Taraf olmanın değil arafta kalmanın zamanı

Bazen düşünüyorum ben mi çok pesimistim diye. Sanırım sürekli bardağın boş tarafını görüyorum. Ama yok iş o kadar kolay değil. Evet oradan bakınca her seferinde ülkenin haline küfreden aksi bir adam gibi görünebilirim. Ama inanın bana ülke bu kadar kötüye gitmesine, hayatımda yolunda giden hiç bir şey olmamasına rağmen hiçte pesimist değilim. Hatta fazlasıyla optimistim diyebilirim. 

Nasıl bir ülkede yaşadığınızı düşünsenize? Düne kadar birbirinin sırtını sıvazlayan, devletin içine AKP tarafından bizat sokulan cemaat bugün AKP tarafından bizzat devletten el çektiriliyor. Bugün cemaate küfürler, hakaretler yağdıranların dün cemaate yapılan en ufak eleştiriye gelemedikleri zamanları hatırlayın. Bunları hatırlamak için iki sene öncesine gitmeniz bile yeterli. Peki ama bugün yeni yandaş medyalarında yeni kurbanlar ve günahkarlar yaratan bu iktidar ve yandaşları bizi keriz mi sanıyor acaba? Doğrusu onlara oy veren ben değilim, o yüzden bu sorunun muhattabı da ben olmuyorum. İşte ülkenin böyle bir halet-i ruhiyesinde bile gelecekten umutluyum. Hala ilerde bir yerde ışık olduğuna inancım tam. 

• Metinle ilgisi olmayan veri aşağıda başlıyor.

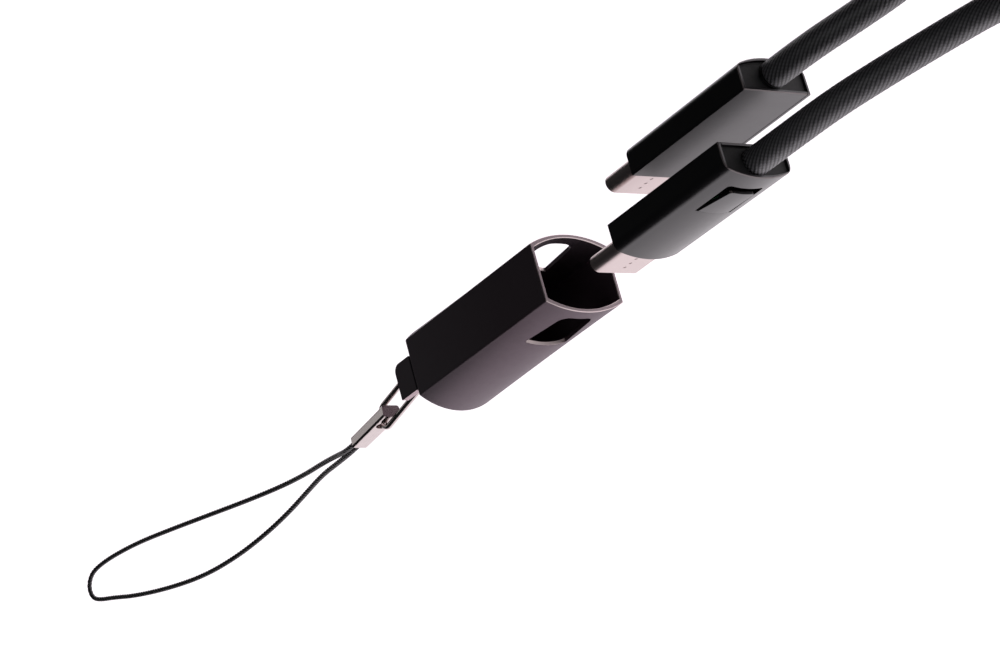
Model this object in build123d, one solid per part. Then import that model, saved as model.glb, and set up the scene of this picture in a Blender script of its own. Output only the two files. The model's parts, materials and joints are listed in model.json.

Düşünün, başınızı iki elinizin arasına koyun ve düşünün. Dün 16 yaşında bir genç bu ülkede Cumhurbaşkanı Tayyip Erdoğan'a hakaret ettiği için tutuklandı. Hani işi neresinden tutalım. Basın açıklaması yapan gencin 16 yaşında olması mı, Cumhurbaşkanı'na yöneltilen her eleştirinin hakaret sayılması mı, hangi ayıbı örteceğiz. Düşünce özgürlüğü hakkında fikri olmayan, hayatı boyunca kendine ait bir düşüncesi bile bulunmayan bir çoğunluğun arasında yaşam mücadelesi veriyoruz. Ve bu çoğunluğun aynadaki sureti olarak karşımıza çıkan Tayyip Erdoğan gibi nevi şahsına münasır bir lider tarafından yönetiliyoruz. 

Söyleyin bakalım buna rağmen hergün kendi mesleğimle ilgisi olmayan bir iş yapmama, böyle saçma bir ülkede yaşamama, saçma sapan insanların suratlarını çekmeme rağmen o yataktan huzurlu bir şekilde kalkıp nasıl pesimist olabilirim? Tamam bu yargıyı yapanın ben olduğumu düşününce tabii ki kendi kendimle kavga etmiş bulunuyorum şu anda. Ama işte gerçeğe giden yolda insanın önce kendi kendine bir sınavdan geçirmesi gerekir. Kendimi son zamanlarda çok pesimist ve hatta depresif görüyordum. Ama bunların hepsi anlık kızgınlıkların ötesine geçmiyor. Ben bu kızgınlık ve öfkemi düşünce dünyama taşımaya çalışıyorum. Ama işte ya taşıyamayasaydım. İşte beni pesimistlik ve optimistlik arasında tutan ince çizgi bu. Eğer düşüncelerimi bu sayfalara aktaramasaydım sanırım dünya benim için anlamsız hale gelirdi.

Hani halime mi şükrediyorum, yoksa hayatı benden bin beter olan insanların farkında olduğum için kendini şanslı sayan bencilin tekimiyim bilmiyorum. Ama bu yaşıma gelmeme, insanların riyaları ile karşılaşmama rağmen halen bu dünyada iyiliğin varlığına inanıyorum. Hani temiz saf bir iyilikten filan bahsetmiyorum. Muhtemelen kendi dünya görüşüme yakın ve bana saf gelen bir iyilik türü bu bahsettiğim. Bana benzeyen insanların dışında olanlar için iyi olmayan bir şey belki. Benim baktığım yerden iyi olan diyelim şuna. Nasıl olsa benim siyah dediğime beyaz, beyaz dediğime siyah diyecek birileri olacaktır. Önemli olan grilerin farkında olmak ve dünyada tek başına yaşamadığını anlamak. 

Sanırım bunu anladığım ve iyi olana inancımı sürdürdüğüm için pesimist olamıyorum. Ama dünyadaki her şeyi tertemiz görecek, çamura çikolata diyecek kadarda optimist değilim doğrusu. Yani dünde araf gözükmüştü bize belli ki bugünde yolumuz arafa düştü. Bu ülkede yolu arafa düşen daha çok insan olması dileğiyle.